Sigma 50mm F1.4 EX DC HSM review

The Sigma 50mm F1.4 EX DC HSM captures a lot of light, but it doesn't offer the edge-to-edge sharpness of more recent Sigma lenses.

Sigma has been on quite a run lately, producing camera lenses with ambitious apertures and impressive edge-to-edge sharpness. The 50mm F1.4 EX DC HSM ($499 direct) is an older design, and not quite up to the company’s recent standards. It’s sharp in the center, but edges are a bit soft, even when the aperture is narrowed. The lens is available for Sigma, Nikon, Canon, Pentax, and Sony cameras, and it doesn’t offer a significant price advantage over its competition. Our Editors’ Choice 50mm lens is still the Nikon AF-S Nikkor 50mm f/1.4G, and is the clear choice if you’re considering this lens for a Nikon system; but if you shoot with another camera system, you may want to consider this Sigma lens.

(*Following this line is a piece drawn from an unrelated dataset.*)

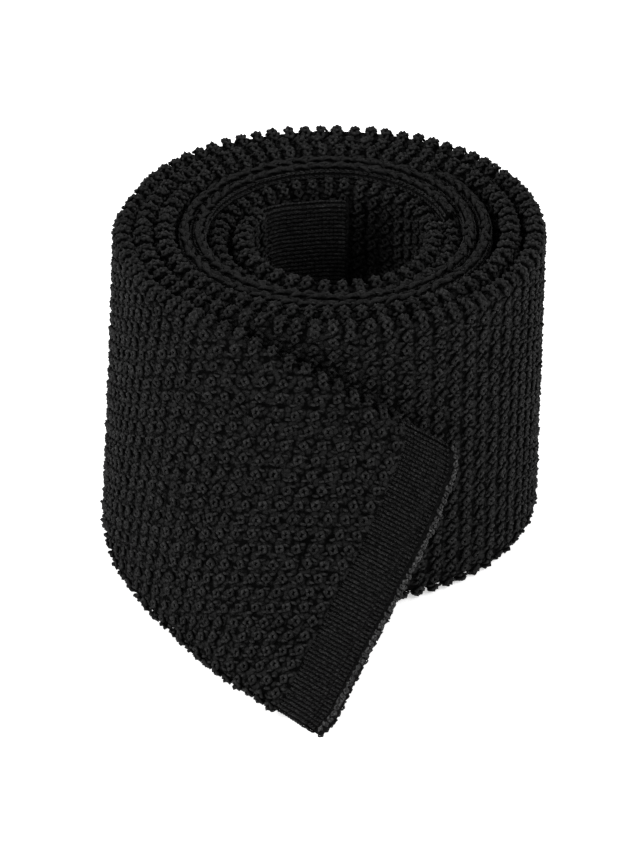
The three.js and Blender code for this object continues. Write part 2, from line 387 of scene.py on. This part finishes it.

The lens measures 2.7 by 3.3 inches (HD) and weighs about 1.1 pound. It’s got an internal focus motor and a big 77mm front element. The lens can focus as close as 17.7 inches, which is in line with the other 50mm f/1.4 lenses that we’ve tested. A reversible petal-style lens hood and a soft carrying case are included. There’s no optical stabilization system, which is also typical for this type of lens; Sony and Pentax owners will benefit from the in-camera stabilization that those cameras provide. Alpha shooters will want to consider this as an alternative to the Sony 50mm f/1.4, which uses a screw-drive focus system that is noticeably noisier than the Sigma’s internal focus motor. Sony cameras that use full-time Live View for fast video autofocus will benefit from this, and if you have an APS-C body like the Alpha 77, the lack of edge sharpness that we saw on a full-frame camera isn’t a concern.

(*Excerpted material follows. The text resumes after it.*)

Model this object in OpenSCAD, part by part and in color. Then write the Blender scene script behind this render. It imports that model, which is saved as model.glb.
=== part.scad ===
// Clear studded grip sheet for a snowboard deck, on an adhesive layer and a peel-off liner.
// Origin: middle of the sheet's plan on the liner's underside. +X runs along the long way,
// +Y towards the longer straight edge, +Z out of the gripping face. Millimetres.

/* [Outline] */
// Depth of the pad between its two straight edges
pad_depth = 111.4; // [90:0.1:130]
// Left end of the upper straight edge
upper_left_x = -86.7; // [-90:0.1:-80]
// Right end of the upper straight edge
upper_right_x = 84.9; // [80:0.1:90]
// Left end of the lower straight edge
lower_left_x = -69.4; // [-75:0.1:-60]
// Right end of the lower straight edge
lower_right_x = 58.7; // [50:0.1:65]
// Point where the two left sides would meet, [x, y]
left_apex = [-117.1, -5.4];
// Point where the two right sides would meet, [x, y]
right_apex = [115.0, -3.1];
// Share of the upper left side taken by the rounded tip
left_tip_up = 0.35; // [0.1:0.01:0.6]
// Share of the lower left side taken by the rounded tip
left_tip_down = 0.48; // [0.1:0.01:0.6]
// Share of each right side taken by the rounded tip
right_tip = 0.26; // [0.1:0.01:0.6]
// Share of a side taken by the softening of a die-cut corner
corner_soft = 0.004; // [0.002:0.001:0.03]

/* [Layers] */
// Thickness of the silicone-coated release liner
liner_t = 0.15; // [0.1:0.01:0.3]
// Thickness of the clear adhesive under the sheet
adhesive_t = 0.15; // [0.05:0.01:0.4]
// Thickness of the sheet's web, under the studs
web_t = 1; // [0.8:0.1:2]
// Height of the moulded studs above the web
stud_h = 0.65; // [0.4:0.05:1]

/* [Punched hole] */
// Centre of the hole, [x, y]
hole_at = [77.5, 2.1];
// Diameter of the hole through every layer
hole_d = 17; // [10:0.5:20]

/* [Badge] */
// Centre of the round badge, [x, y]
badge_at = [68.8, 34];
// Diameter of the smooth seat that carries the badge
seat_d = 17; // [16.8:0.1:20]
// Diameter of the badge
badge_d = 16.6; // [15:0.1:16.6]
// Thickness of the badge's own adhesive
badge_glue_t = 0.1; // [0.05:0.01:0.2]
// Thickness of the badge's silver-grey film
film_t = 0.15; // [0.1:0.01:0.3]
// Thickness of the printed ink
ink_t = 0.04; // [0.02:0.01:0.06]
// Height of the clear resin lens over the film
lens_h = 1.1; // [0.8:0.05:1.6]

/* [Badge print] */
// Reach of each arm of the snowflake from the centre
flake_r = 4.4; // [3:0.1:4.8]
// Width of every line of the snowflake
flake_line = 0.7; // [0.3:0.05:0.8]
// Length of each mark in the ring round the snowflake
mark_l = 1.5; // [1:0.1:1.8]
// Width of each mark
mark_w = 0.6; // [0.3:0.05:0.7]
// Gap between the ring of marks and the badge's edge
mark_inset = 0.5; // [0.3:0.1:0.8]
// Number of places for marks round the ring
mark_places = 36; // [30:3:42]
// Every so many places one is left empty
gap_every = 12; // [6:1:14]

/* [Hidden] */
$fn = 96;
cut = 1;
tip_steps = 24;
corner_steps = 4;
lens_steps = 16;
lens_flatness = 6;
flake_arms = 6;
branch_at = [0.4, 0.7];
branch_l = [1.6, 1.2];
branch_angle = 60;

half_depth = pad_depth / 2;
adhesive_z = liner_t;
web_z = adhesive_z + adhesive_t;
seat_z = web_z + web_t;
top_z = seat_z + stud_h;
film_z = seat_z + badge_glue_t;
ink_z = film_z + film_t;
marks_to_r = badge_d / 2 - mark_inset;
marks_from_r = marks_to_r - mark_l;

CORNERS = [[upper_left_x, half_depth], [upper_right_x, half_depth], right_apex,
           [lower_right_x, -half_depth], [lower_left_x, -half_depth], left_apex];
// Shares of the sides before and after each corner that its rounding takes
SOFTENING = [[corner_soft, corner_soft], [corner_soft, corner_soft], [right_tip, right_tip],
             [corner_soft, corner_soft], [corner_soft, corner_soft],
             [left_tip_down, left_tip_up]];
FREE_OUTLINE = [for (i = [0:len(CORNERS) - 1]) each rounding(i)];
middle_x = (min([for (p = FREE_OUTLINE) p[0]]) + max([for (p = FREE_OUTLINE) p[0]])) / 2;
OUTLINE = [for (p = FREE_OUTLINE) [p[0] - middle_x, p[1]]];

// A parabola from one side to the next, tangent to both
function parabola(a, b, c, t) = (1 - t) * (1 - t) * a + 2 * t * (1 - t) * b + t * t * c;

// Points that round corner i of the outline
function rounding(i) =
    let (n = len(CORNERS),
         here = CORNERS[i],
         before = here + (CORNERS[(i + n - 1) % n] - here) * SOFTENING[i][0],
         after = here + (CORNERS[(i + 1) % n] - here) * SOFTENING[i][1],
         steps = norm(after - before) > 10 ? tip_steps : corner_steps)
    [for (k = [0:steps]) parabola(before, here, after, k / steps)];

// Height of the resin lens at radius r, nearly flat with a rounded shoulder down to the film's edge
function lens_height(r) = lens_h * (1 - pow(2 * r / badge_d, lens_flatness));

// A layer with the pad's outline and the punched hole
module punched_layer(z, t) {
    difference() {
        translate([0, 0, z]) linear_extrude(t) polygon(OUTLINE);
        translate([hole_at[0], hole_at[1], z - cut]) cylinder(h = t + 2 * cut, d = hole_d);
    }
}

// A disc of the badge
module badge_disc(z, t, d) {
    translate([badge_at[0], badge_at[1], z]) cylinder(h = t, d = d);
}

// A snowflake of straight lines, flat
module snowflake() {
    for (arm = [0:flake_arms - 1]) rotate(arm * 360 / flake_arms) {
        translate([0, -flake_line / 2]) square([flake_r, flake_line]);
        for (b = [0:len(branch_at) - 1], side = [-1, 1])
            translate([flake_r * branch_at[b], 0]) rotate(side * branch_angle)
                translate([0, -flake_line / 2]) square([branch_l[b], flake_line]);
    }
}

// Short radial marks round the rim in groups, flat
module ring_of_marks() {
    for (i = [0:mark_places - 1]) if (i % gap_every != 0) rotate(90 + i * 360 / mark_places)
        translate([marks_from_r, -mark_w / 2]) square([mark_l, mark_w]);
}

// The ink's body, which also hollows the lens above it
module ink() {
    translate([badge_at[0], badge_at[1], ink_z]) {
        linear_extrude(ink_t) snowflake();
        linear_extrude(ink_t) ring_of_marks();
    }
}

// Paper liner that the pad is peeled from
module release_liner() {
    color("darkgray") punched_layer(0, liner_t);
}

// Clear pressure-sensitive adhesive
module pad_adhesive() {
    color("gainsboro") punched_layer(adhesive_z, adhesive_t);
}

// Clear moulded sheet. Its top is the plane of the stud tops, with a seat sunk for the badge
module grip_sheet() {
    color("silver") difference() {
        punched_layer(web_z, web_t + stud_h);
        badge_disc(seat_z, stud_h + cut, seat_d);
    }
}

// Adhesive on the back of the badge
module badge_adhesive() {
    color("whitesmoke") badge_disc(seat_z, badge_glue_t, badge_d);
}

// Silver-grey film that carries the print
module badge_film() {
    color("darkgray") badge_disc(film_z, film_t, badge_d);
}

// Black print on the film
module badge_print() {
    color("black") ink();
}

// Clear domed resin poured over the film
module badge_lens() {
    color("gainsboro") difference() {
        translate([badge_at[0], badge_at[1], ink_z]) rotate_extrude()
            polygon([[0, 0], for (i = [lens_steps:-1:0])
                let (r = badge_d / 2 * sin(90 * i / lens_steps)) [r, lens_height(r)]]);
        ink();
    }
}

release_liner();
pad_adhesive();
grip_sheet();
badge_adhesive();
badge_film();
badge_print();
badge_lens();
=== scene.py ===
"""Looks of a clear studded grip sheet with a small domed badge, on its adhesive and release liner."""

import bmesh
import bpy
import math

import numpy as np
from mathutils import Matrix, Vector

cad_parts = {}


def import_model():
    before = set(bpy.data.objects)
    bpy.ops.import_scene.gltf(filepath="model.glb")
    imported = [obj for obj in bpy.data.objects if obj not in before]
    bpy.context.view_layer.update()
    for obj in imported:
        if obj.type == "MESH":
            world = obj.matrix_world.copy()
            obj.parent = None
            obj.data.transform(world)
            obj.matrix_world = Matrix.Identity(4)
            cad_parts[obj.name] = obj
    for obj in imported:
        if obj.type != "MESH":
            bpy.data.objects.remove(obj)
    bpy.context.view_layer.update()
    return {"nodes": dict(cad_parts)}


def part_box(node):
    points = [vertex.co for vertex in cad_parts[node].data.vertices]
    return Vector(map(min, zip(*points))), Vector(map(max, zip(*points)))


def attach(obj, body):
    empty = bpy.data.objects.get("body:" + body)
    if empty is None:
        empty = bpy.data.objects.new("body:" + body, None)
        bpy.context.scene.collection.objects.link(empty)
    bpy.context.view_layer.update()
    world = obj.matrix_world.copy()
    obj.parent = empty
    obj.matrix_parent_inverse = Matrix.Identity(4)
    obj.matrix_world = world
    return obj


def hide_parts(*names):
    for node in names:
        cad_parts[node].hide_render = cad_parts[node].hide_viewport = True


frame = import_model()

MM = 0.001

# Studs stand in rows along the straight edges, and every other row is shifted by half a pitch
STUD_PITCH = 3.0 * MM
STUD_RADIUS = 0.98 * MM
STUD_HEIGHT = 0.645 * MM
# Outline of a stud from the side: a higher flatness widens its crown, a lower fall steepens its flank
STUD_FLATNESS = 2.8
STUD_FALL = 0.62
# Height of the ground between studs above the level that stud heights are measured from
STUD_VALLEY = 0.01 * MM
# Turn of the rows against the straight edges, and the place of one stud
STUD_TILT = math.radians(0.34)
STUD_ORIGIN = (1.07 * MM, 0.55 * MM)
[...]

I used Imatest to check sharpness when paired with the full-frame Canon EOS 6D. At f/1.4 it delivers impressive sharpness at the center areas of the frame, but edges are very soft. Our evaluation looks at a center-weighted score that considers the entirety of the frame; the cutoff for an acceptably sharp photo is 1,800 lines per picture height. The lens does better that, notching 1,959 lines on the test, but outer row of test squares is downright blurry at 838 lines. It’s a disappointing result, especially when you consider that the Canon EF 50mm f/1.4 USM managed a comparable 1,874 lines at f/1.4, with an edge score of 1,341 lines using the same test camera.

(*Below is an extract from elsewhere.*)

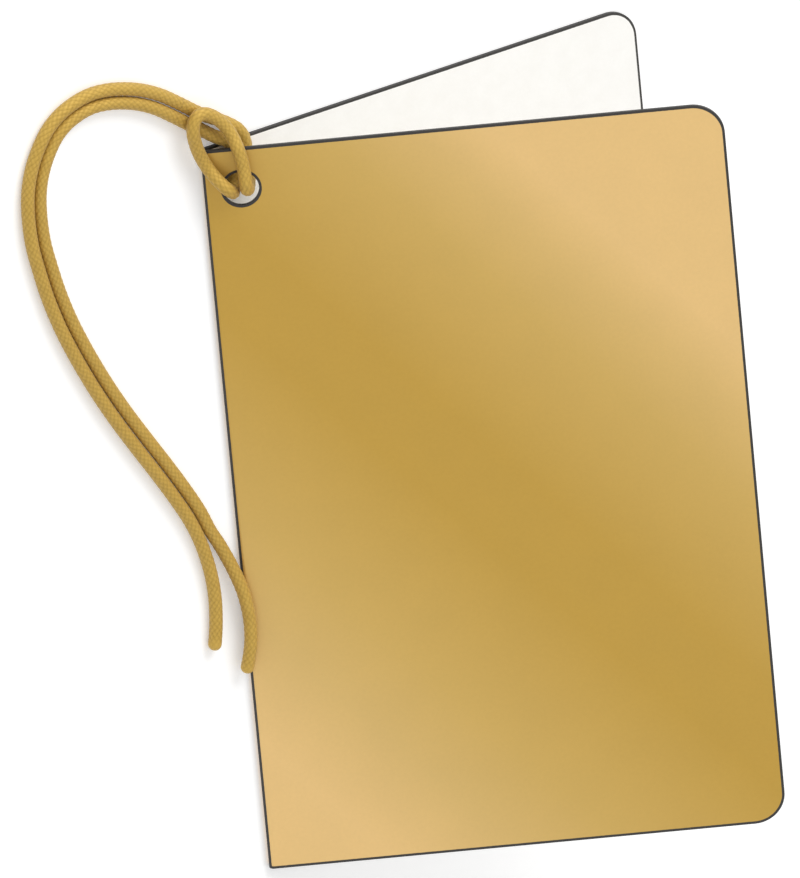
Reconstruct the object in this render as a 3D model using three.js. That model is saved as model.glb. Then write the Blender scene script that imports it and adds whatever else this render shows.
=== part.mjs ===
// Folded hang tag with a doubled cord, lying on its back leaf with the front cover standing open.
// Millimetres, +Z up, +Y towards the end with the cord hole, +X from the fold to the free edge.
// The origin is on the table, under the middle of the back leaf.

import * as THREE from "three";

// Card
const leafWidth = 60;
const leafHeight = 90;
const cornerRadius = 3.7;
const boardThickness = 0.4;
const facingThickness = 0.06;
const glueLine = 0.02;

// Fold
const openAngle = 31.6;
const foldInnerRadius = 0.15;
const creaseGap = 0.3;
const foldSteps = 14;

// Cord hole, in the front cover only
const holeDiameter = 4.1;
const holeFromSpine = 4.3;
const holeFromTop = 5;
const holeSteps = 40;
const cornerSteps = 10;

// Cord
const cordDiameter = 1.6;
const cordSides = 8;
const loopSteps = 28;
const leftTailSteps = 28;
const rightTailSteps = 22;
const rightEndSteps = 6;

// Sizes that follow from the ones above
const leafThickness = facingThickness + glueLine + boardThickness;
const foldOuterRadius = foldInnerRadius + leafThickness;
const leafReach = leafWidth - foldOuterRadius;
const creaseX = foldOuterRadius - leafWidth / 2;
const creaseZ = foldOuterRadius;
const topY = leafHeight / 2;
const holeReach = holeFromSpine - foldOuterRadius;

// Materials
const gold = new THREE.MeshStandardMaterial({ color: 0xc7a35a, roughness: 0.38, metalness: 0.55 });
const paper = new THREE.MeshStandardMaterial({ color: 0xf7f6f2, roughness: 0.85, metalness: 0 });
const cordGold = new THREE.MeshStandardMaterial({ color: 0xbc9a46, roughness: 0.6, metalness: 0.1 });

// One leaf seen flat: the crease on the left, two round corners on the free edge
function leafShape(hasHole) {
  const shape = new THREE.Shape();
  const bottom = -leafHeight;
  shape.moveTo(creaseGap, bottom);
  shape.lineTo(leafReach - cornerRadius, bottom);
  shape.absarc(leafReach - cornerRadius, bottom + cornerRadius, cornerRadius, -Math.PI / 2, 0, false);
  shape.lineTo(leafReach, -cornerRadius);
  shape.absarc(leafReach - cornerRadius, -cornerRadius, cornerRadius, 0, Math.PI / 2, false);
  shape.lineTo(creaseGap, 0);
  shape.closePath();
  if (hasHole) {
    const hole = new THREE.Path();
    for (let i = 0; i < holeSteps; i += 1) {
      const angle = (-2 * Math.PI * i) / holeSteps;
      const x = holeReach + (holeDiameter / 2) * Math.cos(angle);
      const y = -holeFromTop + (holeDiameter / 2) * Math.sin(angle);
      if (i === 0) {
        hole.moveTo(x, y);
      } else {
        hole.lineTo(x, y);
      }
    }
    hole.closePath();
    shape.holes.push(hole);
  }
  return shape;
}

// A sheet of the leaf's outline, thickness thick, its lower face at height from
function sheet(name, material, hasHole, thickness, from) {
  const settings = { depth: thickness, bevelEnabled: false, curveSegments: cornerSteps };
  const geometry = new THREE.ExtrudeGeometry(leafShape(hasHole), settings);
  geometry.translate(0, 0, from);
  const mesh = new THREE.Mesh(geometry, material);
  mesh.name = name;
  return mesh;
}

// The card's bend round the crease, from the back leaf's edge to the cover's edge
function foldStrip() {
  const shape = new THREE.Shape();
  const start = -Math.PI / 2;
  const end = THREE.MathUtils.degToRad(90 + openAngle) - 2 * Math.PI;
  const at = (radius, angle) => [radius * Math.cos(angle), radius * Math.sin(angle)];
  shape.moveTo(...at(foldOuterRadius, start));
  for (let i = 1; i <= foldSteps; i += 1) {
    shape.lineTo(...at(foldOuterRadius, start + ((end - start) * i) / foldSteps));
  }
  for (let i = foldSteps; i >= 0; i -= 1) {
    shape.lineTo(...at(foldInnerRadius, start + ((end - start) * i) / foldSteps));
  }
  shape.closePath();
  const geometry = new THREE.ExtrudeGeometry(shape, { depth: leafHeight, bevelEnabled: false });
  geometry.rotateX(Math.PI / 2);
  const mesh = new THREE.Mesh(geometry, gold);
  mesh.name = "fold_strip";
  return mesh;
}

// Routes of the cord's middle line, measured from the tag's corner at the spine's top end:
// X from the spine, Y up from the top edge, Z from the table.
// The loop comes up from between the leaves, through the hole, round over the corner and back.
const loopRoute = [
  [5.6, -0.9, 1.35], [5.62, -1.9, 1.35], [5.55, -3, 1.45], [5.32, -4.05, 1.8], [4.95, -4.8, 2.4],
  [4.4, -5.05, 3.1], [3.9, -5.03, 3.75], [3.39, -4.62, 4.28], [3.23, -3.88, 4.5], [3.26, -3.04, 4.4],
  [3.3, -2, 4.2], [3.19, -0.88, 4.08], [3.01, 0.26, 3.88], [2.84, 1.54, 3.3], [2.35, 2.88, 2.8],
  [1.44, 4.09, 2.6], [0.49, 4.88, 2.5], [-0.43, 5.25, 2.5], [-1.25, 5.05, 2.5], [-1.72, 4.39, 2.5],
  [-1.87, 3.39, 2.45], [-1.6, 2.07, 2.2], [-1.14, 0.67, 1.95], [-0.55, -0.75, 1.85], [-0.01, -1.98, 2.1],
  [0.39, -2.96, 2.8], [0.88, -3.82, 3.42], [1.38, -4.41, 3.62], [2.02, -4.94, 3.28], [2.5, -5.27, 2.8],
  [2.8, -5.25, 2.3], [3.12, -5.02, 1.85], [3.48, -4.4, 1.5], [3.72, -3.4, 1.35], [3.82, -2.2, 1.32],
  [3.84, -0.9, 1.32],
];

// The left tail is the outer strand of the arc
const leftTailRoute = [
  [5.58, -0.55, 1.35], [5.4, 0.45, 1.3], [4.82, 1.45, 1.14], [3.95, 2.22, 0.98], [2.95, 2.92, 0.86],
  [1.85, 3.6, 0.8], [0.7, 4.3, 0.8], [-0.6, 5.25, 0.8], [-2.3, 6.6, 0.8], [-4.8, 8.45, 0.8],
  [-7.4, 9.84, 0.8], [-9.9, 10.72, 0.8], [-12, 11.17, 0.8], [-14.1, 11.28, 0.8], [-16.2, 10.92, 0.8],
  [-18.3, 10.08, 0.8], [-20.1, 8.75, 0.8], [-21.6, 6.8, 0.8], [-22.75, 4.6, 0.8], [-23.5, 2.1, 0.8],
  [-23.8, -0.8, 0.8], [-23.67, -4.56, 0.8], [-23.08, -7.97, 0.8], [-22.23, -11.72, 0.8],
  [-21.14, -15.29, 0.8], [-19.86, -18.67, 0.8], [-18.29, -22.28, 0.8], [-16.53, -25.94, 0.8],
  [-14.53, -29.68, 0.8], [-12.33, -33.49, 0.8], [-10.06, -37.32, 0.8], [-7.92, -41.11, 0.8],
  [-6.4, -44.09, 0.8], [-5.29, -46.94, 0.8], [-4.56, -49.68, 0.8], [-4.15, -52.06, 0.8],
  [-3.98, -54.63, 0.8], [-4.11, -57.1, 0.8], [-4.36, -59.03, 0.8], [-4.76, -60.98, 0.8],
];

// The right tail is the inner strand of the arc
const rightTailRoute = [
  [3.84, -0.55, 1.32], [3.68, 0, 1.3], [3.24, 0.46, 1.2], [2.55, 0.88, 1.05], [1.65, 1.47, 0.9],
  [-0.21, 2.94, 0.8], [-1.59, 3.95, 0.8], [-3.3, 5.3, 0.8], [-5.68, 7.06, 0.8], [-8.06, 8.34, 0.8],
  [-10.35, 9.14, 0.8], [-12.22, 9.54, 0.8], [-14, 9.64, 0.8], [-15.75, 9.34, 0.8], [-17.5, 8.65, 0.8],
  [-18.95, 7.58, 0.8], [-20.22, 5.92, 0.8], [-21.23, 3.98, 0.8], [-21.89, 1.78, 0.8], [-22.16, -0.86, 0.8],
  [-22.04, -4.39, 0.8], [-21.47, -7.65, 0.8], [-20.64, -11.3, 0.8], [-19.59, -14.76, 0.8],
  [-18.34, -18.05, 0.8], [-16.8, -21.6, 0.8], [-15.07, -25.2, 0.8], [-13.1, -28.88, 0.8],
  [-10.91, -32.66, 0.8], [-8.64, -36.5, 0.8], [-6.48, -40.33, 0.8], [-4.9, -43.42, 0.8],
  [-3.8, -46.15, 0.8], [-3.05, -47.65, 0.85],
];

// Its end climbs onto the fold and moves with the cover
const rightEndRoute = [
  [-2.88, -47.98, 0.87], [-1.83, -50.46, 1], [-1.15, -52.48, 1.25], [-0.64, -54.44, 1.52],
  [-0.35, -56.35, 1.72], [-0.23, -58.24, 1.82], [-0.28, -60.1, 1.85], [-0.46, -61.57, 1.8],
  [-0.76, -63.17, 1.62], [-1.1, -64.78, 1.35],
];

// One stretch of cord: an eight-sided tube along its route
function cordStretch(name, route, steps) {
  const section = new THREE.Shape();
  for (let i = 0; i < cordSides; i += 1) {
    const angle = (2 * Math.PI * (i + 0.5)) / cordSides;
    const x = (cordDiameter / 2) * Math.cos(angle);
    const y = (cordDiameter / 2) * Math.sin(angle);
    if (i === 0) {
      section.moveTo(x, y);
    } else {
      section.lineTo(x, y);
    }
  }
  section.closePath();
  const points = route.map(([x, y, z]) => new THREE.Vector3(x - leafWidth / 2, y + topY, z));
  const path = new THREE.CatmullRomCurve3(points, false, "centripetal");
  const geometry = new THREE.ExtrudeGeometry(section, { steps, extrudePath: path, bevelEnabled: false });
  const mesh = new THREE.Mesh(geometry, cordGold);
  mesh.name = name;
  return mesh;
}

// The back leaf lies face up, its gold facing down on the table
const backLeaf = new THREE.Group();
backLeaf.position.set(creaseX, topY, 0);
backLeaf.add(sheet("back_facing", gold, false, facingThickness, 0));
backLeaf.add(sheet("back_board", paper, false, boardThickness, facingThickness + glueLine));

// The cover turns about the crease, its gold facing up
const cover = new THREE.Group();
cover.position.set(creaseX, topY, creaseZ);
cover.rotation.y = -THREE.MathUtils.degToRad(openAngle);
const facingHeight = foldInnerRadius + boardThickness + glueLine;
cover.add(sheet("cover_board", paper, true, boardThickness, foldInnerRadius));
cover.add(sheet("cover_facing", gold, true, facingThickness, facingHeight));

const fold = new THREE.Group();
fold.position.set(creaseX, topY, creaseZ);
fold.add(foldStrip());

const cord = new THREE.Group();
cord.add(cordStretch("cord_loop", loopRoute, loopSteps));
cord.add(cordStretch("cord_left_tail", leftTailRoute, leftTailSteps));
cord.add(cordStretch("cord_right_tail", rightTailRoute, rightTailSteps));
cord.add(cordStretch("cord_right_end", rightEndRoute, rightEndSteps));

const hangTag = new THREE.Group();
hangTag.add(backLeaf, cover, fold, cord);

export default hangTag;
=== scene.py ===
# %% [markdown]
# # A folded hang tag on a gold cord
# The tag is one card, gold outside and white inside, folded once along its left side. It lies on
# its back leaf with the front cover standing open. A doubled cord lies to its left. It goes in
# between the leaves and up through the hole in the cover, and its end rests over the corner as a
# ring.
#
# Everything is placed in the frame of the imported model, in metres. The sizes below are the ones
# that the solids were built from, so the finer pieces land exactly on them. The foil paper's
# thickness takes in the line of glue under it, which the solids leave open.

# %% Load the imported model
import math

import bpy
import numpy as np
from mathutils import Matrix, Vector


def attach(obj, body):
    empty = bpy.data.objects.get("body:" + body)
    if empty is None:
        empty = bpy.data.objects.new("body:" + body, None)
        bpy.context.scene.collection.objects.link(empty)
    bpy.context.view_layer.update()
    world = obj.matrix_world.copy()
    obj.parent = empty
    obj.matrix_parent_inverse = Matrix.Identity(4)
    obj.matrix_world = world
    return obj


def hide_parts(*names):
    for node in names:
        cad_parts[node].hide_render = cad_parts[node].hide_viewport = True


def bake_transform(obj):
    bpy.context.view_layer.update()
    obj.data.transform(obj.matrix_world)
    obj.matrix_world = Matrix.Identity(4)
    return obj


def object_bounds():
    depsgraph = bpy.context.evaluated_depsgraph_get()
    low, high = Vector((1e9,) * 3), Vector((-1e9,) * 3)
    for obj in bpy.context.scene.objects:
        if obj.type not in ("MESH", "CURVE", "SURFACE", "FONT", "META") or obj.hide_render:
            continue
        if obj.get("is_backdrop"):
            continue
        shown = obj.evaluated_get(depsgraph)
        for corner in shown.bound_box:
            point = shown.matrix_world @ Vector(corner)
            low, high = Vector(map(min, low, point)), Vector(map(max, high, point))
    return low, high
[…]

Stopping the lens down improves the score marginally; at f/2 the overall score is 2,140 lines, and at f/2.8 it improves to 2,173 lines; edges are around 1,000 lines at both of these settings. Narrowing the aperture to f/4 improves sharpness to 2,317 lines with edges that land just shy of 1,200 lines. Edge performance finally gets to an acceptable level at f/5.6; the overall score is 2,472 lines there, with edges that hover around 1,650 lines. At f/8 the lens sings; the overall score is 2,600 lines and edges top 2,100 lines. But the Canon lens gets sharper faster. It hits 2,466 lines at f/4 with edges that resolve 1,750 lines; at f/5.6 its sharpness is rated at 2,739 lines with ultra-sharp edges that resolve 2,321 lines. Our Editors’ Choice Nikon lens is even better; its sharpness is 1,955 lines at f/1.4, with edges that are just shy of 1,800 lines. The Sigma shows 1.5 percent barrel distortion, which is just enough to mention—straight lines are going to show a bit of an outward curve in your photos, but it’s easily corrected in software. Both the Nikon and Canon 50mm f/1.4 lenses show 1.6 percent.

On a full-frame camera, the Sigma 50mm F1.4 EX DC HSM is a bit of a disappointment. Imatest shows that it’s quite sharp in the center, but the edges just can’t keep up. How often this affects real-world performance will depend on your photographic style. If you like to frame in-focus subjects towards the center of the frame, the shallow depth of field that you’ll get when shooting at wider apertures perfectly disguises this shortcoming. And if you’ve got an APS-C camera, the unsharp edges are going to be cropped out of your photos due to the smaller image sensor size. Sony shooters, especially those with APS-C cameras, should take a close look at this one as it offers an internal focus motor, and Pentax shooters who don’t want to drop $800 on the weather-sealed DA* 55mm f/1.4 should also consider this as a less-costly alternative. But Canon shooters are better off with the 50mm f/1.4 USM, and if you’re rocking a Nikon D-SLR you’ll be happy to know that the AF-S Nikkor 50mm f/1.4G is an excellent performer. It impressed us enough to earn our Editors’ Choice award.

Specifications
Type Lens

Verdict
The Sigma 50mm F1.4 EX DC HSM captures a lot of light, but it doesn't offer the edge-to-edge sharpness of more recent Sigma lenses.